[EXERCISE] Set down all of the data exactly as it appears.
◇ ◇ ◇
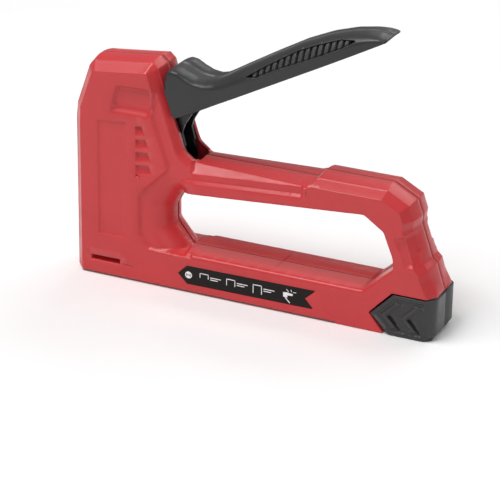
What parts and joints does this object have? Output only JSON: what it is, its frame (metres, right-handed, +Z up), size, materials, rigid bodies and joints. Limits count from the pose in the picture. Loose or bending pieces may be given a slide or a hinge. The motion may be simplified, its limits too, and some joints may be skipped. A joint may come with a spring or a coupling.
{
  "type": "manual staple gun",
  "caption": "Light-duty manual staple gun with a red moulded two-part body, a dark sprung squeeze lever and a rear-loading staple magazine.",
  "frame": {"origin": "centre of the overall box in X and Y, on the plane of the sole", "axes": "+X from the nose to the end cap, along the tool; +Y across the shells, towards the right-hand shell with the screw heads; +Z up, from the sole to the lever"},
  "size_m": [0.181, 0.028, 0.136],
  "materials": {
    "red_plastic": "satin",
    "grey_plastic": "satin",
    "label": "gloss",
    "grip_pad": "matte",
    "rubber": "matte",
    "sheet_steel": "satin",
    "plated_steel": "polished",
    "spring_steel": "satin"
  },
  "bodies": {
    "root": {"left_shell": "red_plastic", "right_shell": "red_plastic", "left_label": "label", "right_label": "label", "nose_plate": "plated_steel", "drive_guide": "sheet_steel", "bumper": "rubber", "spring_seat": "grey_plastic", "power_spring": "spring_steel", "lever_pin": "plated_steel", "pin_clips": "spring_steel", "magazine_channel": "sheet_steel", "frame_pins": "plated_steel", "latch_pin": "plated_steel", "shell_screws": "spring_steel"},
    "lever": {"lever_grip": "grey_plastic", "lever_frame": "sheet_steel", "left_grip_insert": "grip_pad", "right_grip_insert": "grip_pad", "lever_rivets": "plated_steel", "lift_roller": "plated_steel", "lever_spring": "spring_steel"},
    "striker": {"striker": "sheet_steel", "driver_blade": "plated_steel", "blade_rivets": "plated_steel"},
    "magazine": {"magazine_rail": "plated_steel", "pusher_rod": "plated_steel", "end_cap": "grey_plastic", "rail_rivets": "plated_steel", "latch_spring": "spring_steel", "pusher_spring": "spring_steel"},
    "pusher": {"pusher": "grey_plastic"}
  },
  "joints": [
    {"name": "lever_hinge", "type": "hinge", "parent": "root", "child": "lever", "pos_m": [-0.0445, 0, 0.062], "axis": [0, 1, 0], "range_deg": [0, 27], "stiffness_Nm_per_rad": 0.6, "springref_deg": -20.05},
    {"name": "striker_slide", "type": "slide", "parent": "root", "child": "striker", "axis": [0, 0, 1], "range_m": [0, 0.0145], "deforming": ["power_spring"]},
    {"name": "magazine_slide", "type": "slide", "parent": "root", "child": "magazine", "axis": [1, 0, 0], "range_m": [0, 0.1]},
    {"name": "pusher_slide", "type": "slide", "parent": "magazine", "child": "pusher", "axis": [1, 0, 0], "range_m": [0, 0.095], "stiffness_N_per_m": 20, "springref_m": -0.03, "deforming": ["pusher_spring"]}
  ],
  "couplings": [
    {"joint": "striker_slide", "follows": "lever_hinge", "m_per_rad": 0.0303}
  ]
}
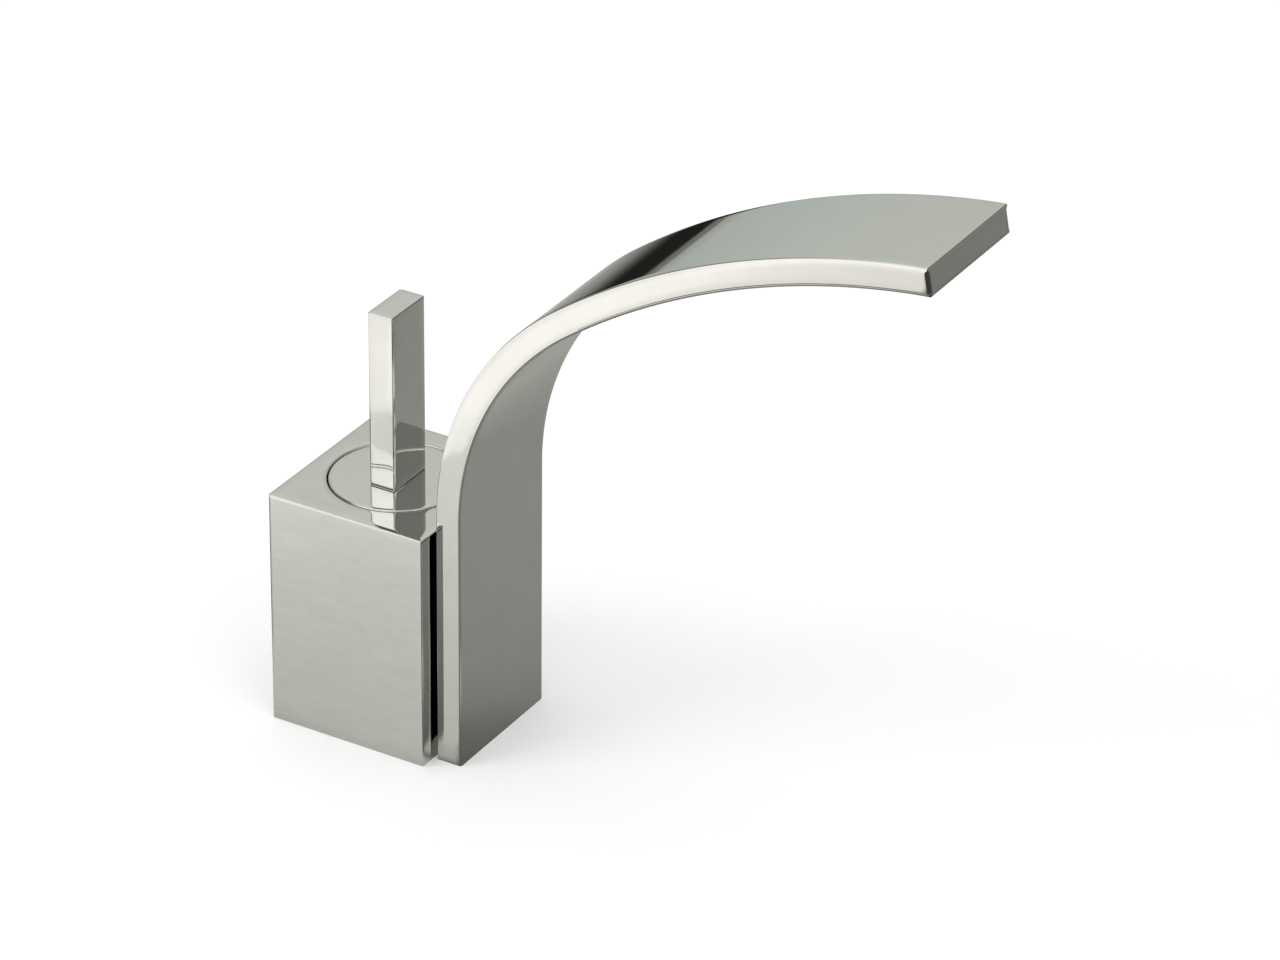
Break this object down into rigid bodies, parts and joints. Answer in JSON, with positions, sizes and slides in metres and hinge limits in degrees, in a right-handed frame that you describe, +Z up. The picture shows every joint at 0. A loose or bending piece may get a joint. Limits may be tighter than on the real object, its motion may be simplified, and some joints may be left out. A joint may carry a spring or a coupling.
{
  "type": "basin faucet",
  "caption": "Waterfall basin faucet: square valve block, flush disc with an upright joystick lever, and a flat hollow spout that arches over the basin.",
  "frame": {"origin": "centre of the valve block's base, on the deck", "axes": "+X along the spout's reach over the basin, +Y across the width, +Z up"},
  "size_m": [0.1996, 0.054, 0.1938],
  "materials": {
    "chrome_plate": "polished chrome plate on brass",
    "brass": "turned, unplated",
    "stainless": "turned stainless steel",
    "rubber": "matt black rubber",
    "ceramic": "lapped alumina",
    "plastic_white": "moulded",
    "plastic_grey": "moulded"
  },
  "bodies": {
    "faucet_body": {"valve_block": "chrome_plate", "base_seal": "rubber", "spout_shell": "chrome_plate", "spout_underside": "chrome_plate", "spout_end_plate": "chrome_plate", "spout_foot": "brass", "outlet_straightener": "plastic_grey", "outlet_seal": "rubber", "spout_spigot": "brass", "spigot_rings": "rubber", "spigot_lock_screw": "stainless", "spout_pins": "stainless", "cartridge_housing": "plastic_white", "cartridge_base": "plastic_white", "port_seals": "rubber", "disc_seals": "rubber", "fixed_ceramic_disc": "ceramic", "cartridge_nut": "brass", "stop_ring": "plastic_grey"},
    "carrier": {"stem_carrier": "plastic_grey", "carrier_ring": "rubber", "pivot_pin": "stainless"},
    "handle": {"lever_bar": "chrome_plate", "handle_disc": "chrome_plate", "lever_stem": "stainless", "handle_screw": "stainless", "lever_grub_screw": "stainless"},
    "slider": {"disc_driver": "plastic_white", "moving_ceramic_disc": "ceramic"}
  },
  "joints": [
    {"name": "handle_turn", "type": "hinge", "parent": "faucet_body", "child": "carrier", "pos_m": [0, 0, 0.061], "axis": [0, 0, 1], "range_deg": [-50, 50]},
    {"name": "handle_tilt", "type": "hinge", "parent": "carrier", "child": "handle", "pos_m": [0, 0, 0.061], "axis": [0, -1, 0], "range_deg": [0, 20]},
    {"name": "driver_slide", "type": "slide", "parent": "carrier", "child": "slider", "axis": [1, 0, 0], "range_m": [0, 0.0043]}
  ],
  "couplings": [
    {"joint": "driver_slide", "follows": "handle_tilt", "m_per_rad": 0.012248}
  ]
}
◇ ◇ ◇
[PROBLEM SOLUTION]
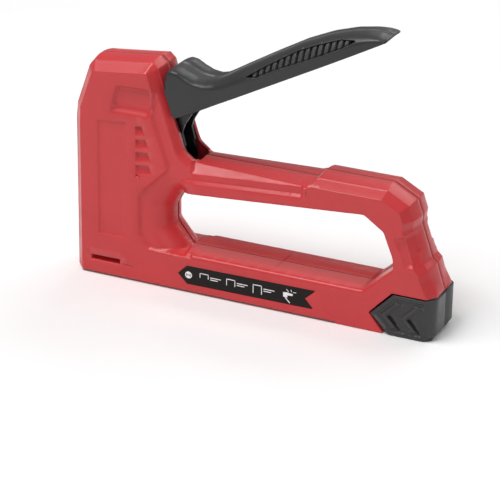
What parts and joints does this object have? Output only JSON: what it is, its frame (metres, right-handed, +Z up), size, materials, rigid bodies and joints. Limits count from the pose in the picture. Loose or bending pieces may be given a slide or a hinge. The motion may be simplified, its limits too, and some joints may be skipped. A joint may come with a spring or a coupling.
{
  "type": "manual staple gun",
  "caption": "Light-duty manual staple gun with a red moulded two-part body, a dark sprung squeeze lever and a rear-loading staple magazine.",
  "frame": {"origin": "centre of the overall box in X and Y, on the plane of the sole", "axes": "+X from the nose to the end cap, along the tool; +Y across the shells, towards the right-hand shell with the screw heads; +Z up, from the sole to the lever"},
  "size_m": [0.181, 0.028, 0.136],
  "materials": {
    "red_plastic": "satin",
    "grey_plastic": "satin",
    "label": "gloss",
    "grip_pad": "matte",
    "rubber": "matte",
    "sheet_steel": "satin",
    "plated_steel": "polished",
    "spring_steel": "satin"
  },
  "bodies": {
    "root": {"left_shell": "red_plastic", "right_shell": "red_plastic", "left_label": "label", "right_label": "label", "nose_plate": "plated_steel", "drive_guide": "sheet_steel", "bumper": "rubber", "spring_seat": "grey_plastic", "power_spring": "spring_steel", "lever_pin": "plated_steel", "pin_clips": "spring_steel", "magazine_channel": "sheet_steel", "frame_pins": "plated_steel", "latch_pin": "plated_steel", "shell_screws": "spring_steel"},
    "lever": {"lever_grip": "grey_plastic", "lever_frame": "sheet_steel", "left_grip_insert": "grip_pad", "right_grip_insert": "grip_pad", "lever_rivets": "plated_steel", "lift_roller": "plated_steel", "lever_spring": "spring_steel"},
    "striker": {"striker": "sheet_steel", "driver_blade": "plated_steel", "blade_rivets": "plated_steel"},
    "magazine": {"magazine_rail": "plated_steel", "pusher_rod": "plated_steel", "end_cap": "grey_plastic", "rail_rivets": "plated_steel", "latch_spring": "spring_steel", "pusher_spring": "spring_steel"},
    "pusher": {"pusher": "grey_plastic"}
  },
  "joints": [
    {"name": "lever_hinge", "type": "hinge", "parent": "root", "child": "lever", "pos_m": [-0.0445, 0, 0.062], "axis": [0, 1, 0], "range_deg": [0, 27], "stiffness_Nm_per_rad": 0.6, "springref_deg": -20.05},
    {"name": "striker_slide", "type": "slide", "parent": "root", "child": "striker", "axis": [0, 0, 1], "range_m": [0, 0.0145], "deforming": ["power_spring"]},
    {"name": "magazine_slide", "type": "slide", "parent": "root", "child": "magazine", "axis": [1, 0, 0], "range_m": [0, 0.1]},
    {"name": "pusher_slide", "type": "slide", "parent": "magazine", "child": "pusher", "axis": [1, 0, 0], "range_m": [0, 0.095], "stiffness_N_per_m": 20, "springref_m": -0.03, "deforming": ["pusher_spring"]}
  ],
  "couplings": [
    {"joint": "striker_slide", "follows": "lever_hinge", "m_per_rad": 0.0303}
  ]
}
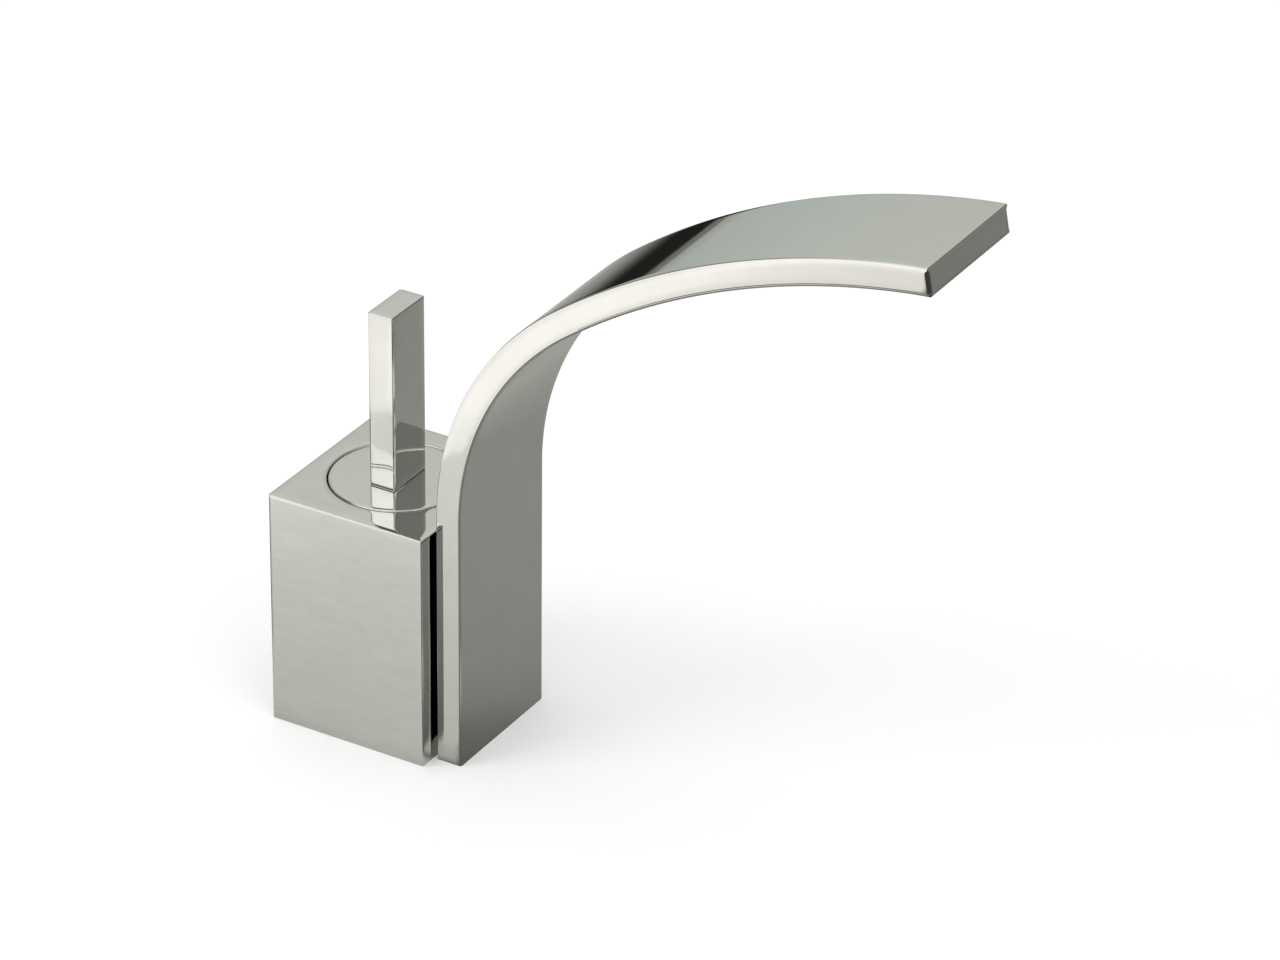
Break this object down into rigid bodies, parts and joints. Answer in JSON, with positions, sizes and slides in metres and hinge limits in degrees, in a right-handed frame that you describe, +Z up. The picture shows every joint at 0. A loose or bending piece may get a joint. Limits may be tighter than on the real object, its motion may be simplified, and some joints may be left out. A joint may carry a spring or a coupling.
{
  "type": "basin faucet",
  "caption": "Waterfall basin faucet: square valve block, flush disc with an upright joystick lever, and a flat hollow spout that arches over the basin.",
  "frame": {"origin": "centre of the valve block's base, on the deck", "axes": "+X along the spout's reach over the basin, +Y across the width, +Z up"},
  "size_m": [0.1996, 0.054, 0.1938],
  "materials": {
    "chrome_plate": "polished chrome plate on brass",
    "brass": "turned, unplated",
    "stainless": "turned stainless steel",
    "rubber": "matt black rubber",
    "ceramic": "lapped alumina",
    "plastic_white": "moulded",
    "plastic_grey": "moulded"
  },
  "bodies": {
    "faucet_body": {"valve_block": "chrome_plate", "base_seal": "rubber", "spout_shell": "chrome_plate", "spout_underside": "chrome_plate", "spout_end_plate": "chrome_plate", "spout_foot": "brass", "outlet_straightener": "plastic_grey", "outlet_seal": "rubber", "spout_spigot": "brass", "spigot_rings": "rubber", "spigot_lock_screw": "stainless", "spout_pins": "stainless", "cartridge_housing": "plastic_white", "cartridge_base": "plastic_white", "port_seals": "rubber", "disc_seals": "rubber", "fixed_ceramic_disc": "ceramic", "cartridge_nut": "brass", "stop_ring": "plastic_grey"},
    "carrier": {"stem_carrier": "plastic_grey", "carrier_ring": "rubber", "pivot_pin": "stainless"},
    "handle": {"lever_bar": "chrome_plate", "handle_disc": "chrome_plate", "lever_stem": "stainless", "handle_screw": "stainless", "lever_grub_screw": "stainless"},
    "slider": {"disc_driver": "plastic_white", "moving_ceramic_disc": "ceramic"}
  },
  "joints": [
    {"name": "handle_turn", "type": "hinge", "parent": "faucet_body", "child": "carrier", "pos_m": [0, 0, 0.061], "axis": [0, 0, 1], "range_deg": [-50, 50]},
    {"name": "handle_tilt", "type": "hinge", "parent": "carrier", "child": "handle", "pos_m": [0, 0, 0.061], "axis": [0, -1, 0], "range_deg": [0, 20]},
    {"name": "driver_slide", "type": "slide", "parent": "carrier", "child": "slider", "axis": [1, 0, 0], "range_m": [0, 0.0043]}
  ],
  "couplings": [
    {"joint": "driver_slide", "follows": "handle_tilt", "m_per_rad": 0.012248}
  ]
}